Türkiye’nin ve Bursa’nın en köklü, en başarılı okullarının içi boşaltılıyor.
Yandaş sendikanın, iktidar partisinin, tarikat ve cemaatlerin referansıyla proje okullarına atanan müdürler, şimdi efendilerinin talimatlarını yerine getiriyorlar.
Gerici ve piyasacı eğitim anlayışını en seçkin liselerde yaygınlaştırmak için yapılan bu tasfiyelere karşı mücadelemizi büyüteceğiz.
Türkiye’nin ilerici öğretmenleri olarak, kindar ve dindar nesiller yetiştirmek isteyenlere karşı Mustafa Kemal Atatürk’ten aldığımız “fikri hür, vicdanı hür, irfanı hür nesiller yetiştirme” görevimizi her türlü baskıya, kadrolaşmaya ve tasfiyeye karşı sürdüreceğiz.
Doğal tepkileri baskı altına alınan gençlerimizin de yanında olacağız.
Liselerde doğal tepkilerini barışçıl bir şekilde ortaya koyan liselilerimize disiplin tehditti ile sopa gösteren bu sahibinin sesi okul yöneticileri hakkında savcılığa suç duyurusunda bulunup hukuk önünde onlardan hesap soracağız.
Andımızı okuyan gençlerden korkuyorlar.
Ey büyük Atatürk, açtığın yolda, gösterdiğin hedefe hiç durmadan yürüyeceğime ant içerim diyen gençlerden korkuyorlar.
Gençliğe hitabeden korkuyorlar.

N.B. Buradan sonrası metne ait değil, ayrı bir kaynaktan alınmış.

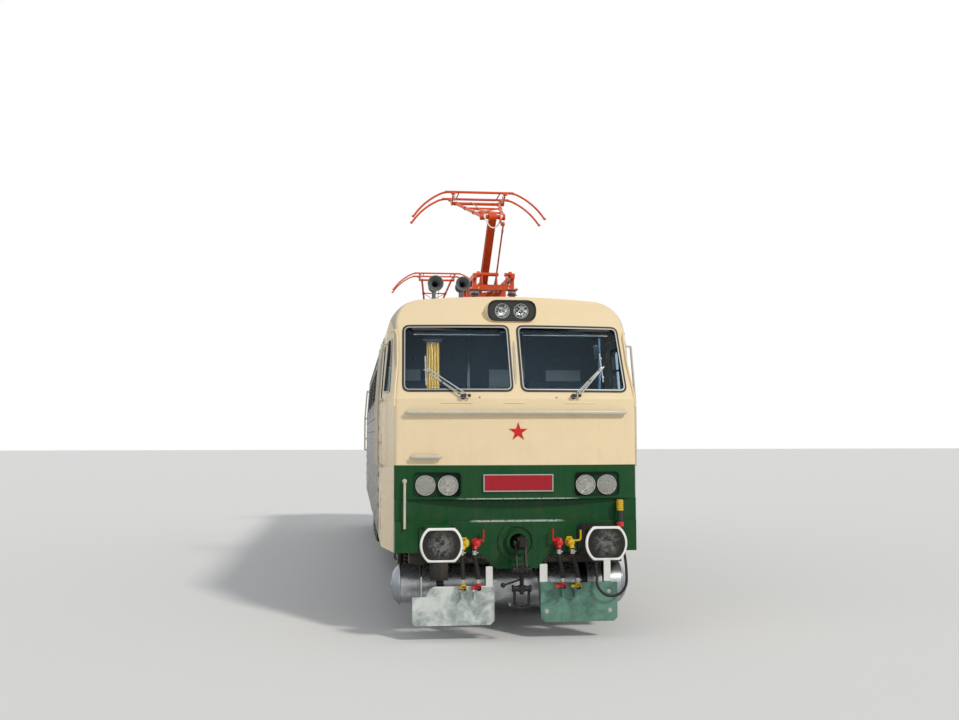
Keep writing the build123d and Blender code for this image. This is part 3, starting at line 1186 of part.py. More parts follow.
def ring_bar(spot, radius, x0, x1):
    """A round boss about a (y, z) point."""
    return rod(spot_at(x0, spot), spot_at(x1, spot), radius)


lower_arm = fused(side_bar(PAN_PIVOT, PAN_KNEE, ARM_DEPTH[0], ARM_DEPTH[1], -ARM_HALF[1], ARM_HALF[1]),
                  ring_bar(PAN_PIVOT, SHAFT_RADIUS, -SHAFT_HALF, SHAFT_HALF),
                  ring_bar(PAN_PIVOT, ARM_DEPTH[0] / 2, -ARM_HALF[0], ARM_HALF[0]),
                  ring_bar(PAN_KNEE, KNEE_EYE_RADIUS, -ARM_HALF[1], ARM_HALF[1]))
lower_arm = cut(lower_arm, ring_bar(PAN_KNEE, KNEE_RADIUS + SHAFT_CLEAR, -ARM_HALF[1] - 1, ARM_HALF[1] + 1))
save(lower_arm, "front_lower_arm")
save(rear_copy(lower_arm), "rear_lower_arm")

rod_eyes = [ring_bar(spot, 30, ROD_X - ROD_EYE_HALF, ROD_X + ROD_EYE_HALF) for spot in (ROD_FOOT, ROD_TOP)]
thrust_rod = fused(rod(spot_at(ROD_X, ROD_FOOT), spot_at(ROD_X, ROD_TOP), ROD_RADIUS - 5), *rod_eyes)
thrust_rod = cut(thrust_rod, *[ring_bar(spot, PIN_RADIUS + SHAFT_CLEAR, ROD_X - 20, ROD_X + 20)
                               for spot in (ROD_FOOT, ROD_TOP)])
save(thrust_rod, "front_thrust_rod")
save(rear_copy(thrust_rod), "rear_thrust_rod")

TAIL_X = (ROD_X - ROD_EYE_HALF - RUNNING_GAP - 14, ROD_X - ROD_EYE_HALF - RUNNING_GAP)
UPPER_TUBE_RADIUS = 22
UPPER_KNEE_X = 132
UPPER_HEAD_X = 322
HEAD_TUBE_RADIUS = 22
HEAD_TUBE_HALF = 362
HEAD_PIN_CLEAR = 0.1
UPPER_BRACES = (0.3, 0.62)


def along_upper(share, side):
    """A point of the upper arm's side tube, given by its share of the way to the head."""
    x = side * (UPPER_KNEE_X + (UPPER_HEAD_X - UPPER_KNEE_X) * share)
    y = PAN_KNEE[0] + (PAN_HEAD[0] - PAN_KNEE[0]) * share
    return (x, y, PAN_KNEE[1] + (PAN_HEAD[1] - PAN_KNEE[1]) * share)


with BuildPart() as upper:
    add(ring_bar(PAN_KNEE, KNEE_RADIUS, -KNEE_HALF, KNEE_HALF))
    add(ring_bar(PAN_HEAD, HEAD_TUBE_RADIUS, -HEAD_TUBE_HALF, HEAD_TUBE_HALF))
    for side in (-1, 1):
        add(rod(along_upper(0, side), along_upper(1, side), UPPER_TUBE_RADIUS))
        add(ring_bar(PAN_KNEE, KNEE_RADIUS + 12, *sorted((side * 104, side * KNEE_HALF))))
    for share in UPPER_BRACES:
        add(rod(along_upper(share, -1), along_upper(share, 1), 14))
    add(side_bar(PAN_KNEE, ROD_TOP, 70, 44, *TAIL_X))
    add(ring_bar(ROD_TOP, 26, *TAIL_X))
    for side in (-1, 1):
        x0, x1 = sorted((side * (HEAD_TUBE_HALF - 30), side * (HEAD_TUBE_HALF + 1)))
        add(ring_bar(PAN_HEAD, PIN_RADIUS + HEAD_PIN_CLEAR, x0, x1), mode=Mode.SUBTRACT)
save(upper.part, "front_upper_arm")
save(rear_copy(upper.part), "rear_upper_arm")

STRIP_OFFSET = 240
STRIP_TOP_Z = RAIL + 5730
STRIP_FLAT = 500
STRIP_DEPTH = 30
HORN_START_X = 440
HORN_BENDS = ((300, 25), (935, 33))
CROSS_X = 380
CROSS_HALF = 8
CROSS_OUTLINE = ((-STRIP_OFFSET - 15, STRIP_TOP_Z - 20), (-STRIP_OFFSET + 60, STRIP_TOP_Z - 20),
                 (-30, PAN_HEAD[1] + 30), (30, PAN_HEAD[1] + 30), (STRIP_OFFSET - 60, STRIP_TOP_Z - 20),
                 (STRIP_OFFSET + 15, STRIP_TOP_Z - 20), (40, PAN_HEAD[1] - 24), (-40, PAN_HEAD[1] - 24))

with BuildPart() as head:
    for side in (-1, 1):
        y = PAN_HEAD[0] + side * STRIP_OFFSET
        with BuildLine() as horn_line:
            with BuildLine(cross_plane(y)):
                low_z = STRIP_TOP_Z - STRIP_DEPTH / 2
                Line((-HORN_START_X, low_z), (HORN_START_X, low_z))
                for end in (-1, 1):
                    start, heading = (end * HORN_START_X, low_z), (end, 0)
                    for radius, turn in HORN_BENDS:
                        bend = JernArc(start, heading, radius, -end * turn)
                        start, heading = bend @ 1, bend % 1
        path = horn_line.wire()
        with BuildSketch(Plane(path @ 0, z_dir=path % 0)):
            Circle(STRIP_DEPTH / 2)
        sweep(path=path)
        with Locations((0, y, STRIP_TOP_Z - 11)):
            Box(2 * STRIP_FLAT, 50, 22)
    for side in (-1, 1):
        points = [(PAN_HEAD[0] + across, z) for across, z in CROSS_OUTLINE]
        add(prism_x(points, side * CROSS_X - CROSS_HALF, side * CROSS_X + CROSS_HALF))
        add(ring_bar(PAN_HEAD, PIN_RADIUS, *sorted((side * (HEAD_TUBE_HALF - 26), side * CROSS_X))))
save(head.part, "front_head")
save(rear_copy(head.part), "rear_head")

# Wheelsets and bogies, given about the bogie's centre at the front
AXLE_Z = WHEEL_RADIUS + FLANGE_HEIGHT
AXLE_OFFSET = BOGIE_WHEELBASE / 2
AXLE_RADIUS = 90
JOURNAL_RADIUS = 65
JOURNAL_END_X = 1100
TREAD_X = (712, 815)
FLANGE_X = 680
RIM_DEPTH = 85
HUB_RADIUS = 135

with BuildPart() as wheelset:
    with BuildSketch(Plane.XY):
        with BuildLine():
            rim_in = WHEEL_RADIUS - RIM_DEPTH
            flange = WHEEL_RADIUS + FLANGE_HEIGHT
            right = [(AXLE_RADIUS, 645), (HUB_RADIUS, 650), (HUB_RADIUS + 10, 722), (rim_in, 722),
                     (rim_in, FLANGE_X),
                     (flange - 14, FLANGE_X), (flange, 690), (flange, 700), (flange - 24, TREAD_X[0] - 2),
                     (WHEEL_RADIUS, TREAD_X[0] + 8), (WHEEL_RADIUS - 3, TREAD_X[1] - 8),
                     (WHEEL_RADIUS - 11, TREAD_X[1]), (rim_in, TREAD_X[1]), (rim_in, 760),
                     (HUB_RADIUS + 10, 760),
                     (HUB_RADIUS, 835), (AXLE_RADIUS, 840), (AXLE_RADIUS, 870), (JOURNAL_RADIUS, 895),
                     (JOURNAL_RADIUS, JOURNAL_END_X)]
            outline = [(x, r) for r, x in right]
            left = [(-x, r) for x, r in reversed(outline)]
            Polyline((-JOURNAL_END_X, 0), *left, *outline, (JOURNAL_END_X, 0), close=True)
        make_face()
    revolve(axis=Axis.X)
axle_spots = [-PIVOT_Y - AXLE_OFFSET, -PIVOT_Y + AXLE_OFFSET, PIVOT_Y - AXLE_OFFSET, PIVOT_Y + AXLE_OFFSET]
for index, y in enumerate(axle_spots):
    save(Pos(0, y, AXLE_Z) * wheelset.part, f"wheelset_{index + 1}")

FRAME_X = (1000, 1160)
FRAME_END = 2370
FRAME_TOP_Z = RAIL + 970
FRAME_LOW_Z = RAIL + 830
FRAME_BELLY_Z = RAIL + 690
FRAME_BELLY_Y = (760, 1000)
FRAME_CORNER = 90
FRAME_HOLE = (540, 60)
END_BEAM_DEPTH = 100
TRANSOM_HALF = 280
TRANSOM_Z = (RAIL + 650, RAIL + 930)
SPRING_HALF_GAP = 350

with BuildPart() as frame:
    for side in (-1, 1):
        with BuildSketch(Plane.YZ.offset(side * FRAME_X[0])):
            with BuildLine():
                belly, rise = FRAME_BELLY_Y
                FilletPolyline((0, FRAME_BELLY_Z), (belly, FRAME_BELLY_Z), (rise, FRAME_LOW_Z),
                               (FRAME_END, FRAME_LOW_Z), (FRAME_END, FRAME_TOP_Z), (0, FRAME_TOP_Z),
                               radius=FRAME_CORNER / 2)
                FilletPolyline((0, FRAME_BELLY_Z), (-belly, FRAME_BELLY_Z), (-rise, FRAME_LOW_Z),
                               (-FRAME_END, FRAME_LOW_Z), (-FRAME_END, FRAME_TOP_Z), (0, FRAME_TOP_Z),
                               radius=FRAME_CORNER / 2)
            make_face()
            for y in (-FRAME_HOLE[0], FRAME_HOLE[0]):
                with Locations((y, (FRAME_BELLY_Z + FRAME_TOP_Z) / 2)):
                    Circle(FRAME_HOLE[1], mode=Mode.SUBTRACT)
        extrude(amount=side * (FRAME_X[1] - FRAME_X[0]))
    add(box_between(-FRAME_X[0] - 1, FRAME_X[0] + 1, -TRANSOM_HALF, TRANSOM_HALF, *TRANSOM_Z))
    for end in (-1, 1):
        y0, y1 = sorted((end * FRAME_END, end * (FRAME_END - END_BEAM_DEPTH)))
        add(box_between(-FRAME_X[0] - 1, FRAME_X[0] + 1, y0, y1, FRAME_LOW_Z, FRAME_TOP_Z))
    with Locations((0, 0, sum(TRANSOM_Z) / 2)):
        Cylinder(PIVOT_RADIUS + PIVOT_CLEAR + 48, TRANSOM_Z[1] - TRANSOM_Z[0] + 30)
        Cylinder(PIVOT_RADIUS + PIVOT_CLEAR, 2000, mode=Mode.SUBTRACT)

BOX_CENTRE_X = 1080
AXLEBOX = ((990, 1185), 160, 150)
JOURNAL_CLEAR = CLEAR
WING_HALF = 370
WING_Z = (AXLE_Z - 125, AXLE_Z - 60)
PRIMARY_SPRING = (82, 272)
SECONDARY_RADIUS = 105
DECK_GAP = 5


def make_axlebox():
    """A right axlebox about its axle's middle, with its wings and two coil springs."""
    (x0, x1), half_y, half_z = AXLEBOX
    with BuildPart() as body:
        add(box_between(x0, x1, -half_y, half_y, AXLE_Z - half_z, AXLE_Z + half_z))
        fillet(body.edges().filter_by(Axis.X), radius=70)
        add(rod((x1 - 1, 0, AXLE_Z), (x1 + 22, 0, AXLE_Z), 118))
        add(box_between(BOX_CENTRE_X - 80, BOX_CENTRE_X + 80, -WING_HALF, WING_HALF, *WING_Z))
        for side in (-1, 1):
            y = side * PRIMARY_SPRING[1]
            add(rod((BOX_CENTRE_X, y, WING_Z[0] + 10), (BOX_CENTRE_X, y, FRAME_LOW_Z - CLEAR),
                    PRIMARY_SPRING[0]))
        add(rod((x0 - 1, 0, AXLE_Z), (JOURNAL_END_X + RUNNING_GAP, 0, AXLE_Z),
                JOURNAL_RADIUS + JOURNAL_CLEAR), mode=Mode.SUBTRACT)
    return body.part


axlebox = make_axlebox()
suspension = []
for end in (-1, 1):
    for shape in both_sides(axlebox):
        suspension.append(Pos(0, end * AXLE_OFFSET, 0) * shape)
for x in (-BOX_CENTRE_X, BOX_CENTRE_X):
    for y in (-SPRING_HALF_GAP, SPRING_HALF_GAP):
        suspension.append(rod((x, y, FRAME_TOP_Z + CLEAR), (x, y, DECK_BOTTOM_Z - DECK_GAP),
                              SECONDARY_RADIUS))

MOTOR_OFFSET = 880
MOTOR_Z = RAIL + 670
MOTOR_RADIUS = 385
MOTOR_HALF = 560
GEARCASE_X = (430, 575)
GEARCASE_RADIUS = 300
GEARCASE_BORE = AXLE_RADIUS + RUNNING_GAP


def make_motor():
    """Traction motor and gear case for the axle towards +Y."""
    with BuildPart() as motor:
        add(rod((-MOTOR_HALF, MOTOR_OFFSET, MOTOR_Z), (MOTOR_HALF, MOTOR_OFFSET, MOTOR_Z), MOTOR_RADIUS))
        fillet(motor.edges().filter_by(GeomType.CIRCLE), radius=50)
        add(box_between(-300, 300, TRANSOM_HALF + CLEAR, MOTOR_OFFSET - 200, MOTOR_Z - 20, MOTOR_Z + 180))
        add(rod((GEARCASE_X[0], AXLE_OFFSET, AXLE_Z), (GEARCASE_X[1], AXLE_OFFSET, AXLE_Z), GEARCASE_RADIUS))
        add(box_between(*GEARCASE_X, MOTOR_OFFSET, AXLE_OFFSET, MOTOR_Z - 180, MOTOR_Z + 220))
        add(rod((GEARCASE_X[0] - 1, AXLE_OFFSET, AXLE_Z), (GEARCASE_X[1] + 1, AXLE_OFFSET, AXLE_Z),
                GEARCASE_BORE), mode=Mode.SUBTRACT)
    return motor.part


motor = make_motor()
motors = [motor, rear_copy(motor)]
front_bogie = Pos(0, -PIVOT_Y, 0)
BOGIE_PIECES = (("bogie_frame", [frame.part]), ("bogie_suspension", suspension), ("traction_motors", motors))
for name, solids in BOGIE_PIECES:
    placed = [front_bogie * solid for solid in solids]
    save(compound_of(*placed), f"front_{name}")
    save(compound_of(*[rear_copy(solid) for solid in placed]), f"rear_{name}")
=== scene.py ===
from math import cos, hypot, pi, radians, sin, sqrt

import bmesh
import bpy
from mathutils import Matrix, Vector


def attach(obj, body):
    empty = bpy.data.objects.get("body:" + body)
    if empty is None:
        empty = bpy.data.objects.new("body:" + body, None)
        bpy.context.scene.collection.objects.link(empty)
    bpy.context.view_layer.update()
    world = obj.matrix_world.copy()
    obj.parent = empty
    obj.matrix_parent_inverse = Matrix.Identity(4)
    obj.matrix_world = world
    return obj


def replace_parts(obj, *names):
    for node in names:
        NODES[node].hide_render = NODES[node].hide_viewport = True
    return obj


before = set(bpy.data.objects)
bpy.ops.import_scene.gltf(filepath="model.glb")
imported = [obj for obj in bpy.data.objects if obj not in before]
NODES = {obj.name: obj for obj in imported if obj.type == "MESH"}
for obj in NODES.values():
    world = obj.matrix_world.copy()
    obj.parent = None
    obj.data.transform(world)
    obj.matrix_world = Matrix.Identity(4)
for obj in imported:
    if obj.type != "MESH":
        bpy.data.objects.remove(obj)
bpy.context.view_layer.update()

bl_info = {
    "name": "Two Cab Electric Locomotive",
    "version": (1, 0, 0),
    "blender": (4, 5, 0),
    "location": "3D View > Sidebar > Locomotive",
    "description": "Dresses the locomotive's frame with paint, lamps, cords, springs and fittings",
    "category": "Object",
}

RAIL = 0.030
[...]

Atatürk’ün gençliğe verdiği görevden korkuyorlar.
Ey Türk gençliği, birinci vazifen Türk İstiklalini, Türk Cumhuriyetini ilelebet muhafaza ve müdafaa etmektir sözünden korkuyorlar.
Atatürk’ün Bursa Nutku’ndan korkuyorlar.
“Türk Genci devrimlerin ve Cumhuriyet’in sahibi ve bekçisidir. Bunların gereğine, doğruluğuna herkesten çok inanmıştır. Yönetim biçimini ve devrimleri benimsemiştir. Bunları güçsüz düşürecek en küçük ya da en büyük bir kıpırtı ve bir davranış duydu mu, “Bu ülkenin polisi vardır, jandarması vardır, ordusu vardır, adalet örgütü vardır” demeyecektir. Elle, taşla, sopa ve silahla; nesi varsa onunla kendi yapıtını koruyacaktır.” Diyerek verdiği görevden korkuyorlar.
Korksunlar!
Suçlular korkar!
Haksızlık edenler korkar!
Torpil yapalar korkar!
Halkına karşı suç işleyenler korkar!
Biz korkmayız, doğrular korkmaz, haklılar korkmaz,
işgal altındaki topraklarda işbirlikçi saray saltanatına karşı,
emperyalizme karşı baş kaldırmış Mustafa Kemal’in yoldaşları korkmaz.
Gericiliğe karşı çağdaşlaşma
Hilafete karşı laiklik,
Baskılara karşı özgürlük mücadelemizi büyüterek sürdüreceğiz.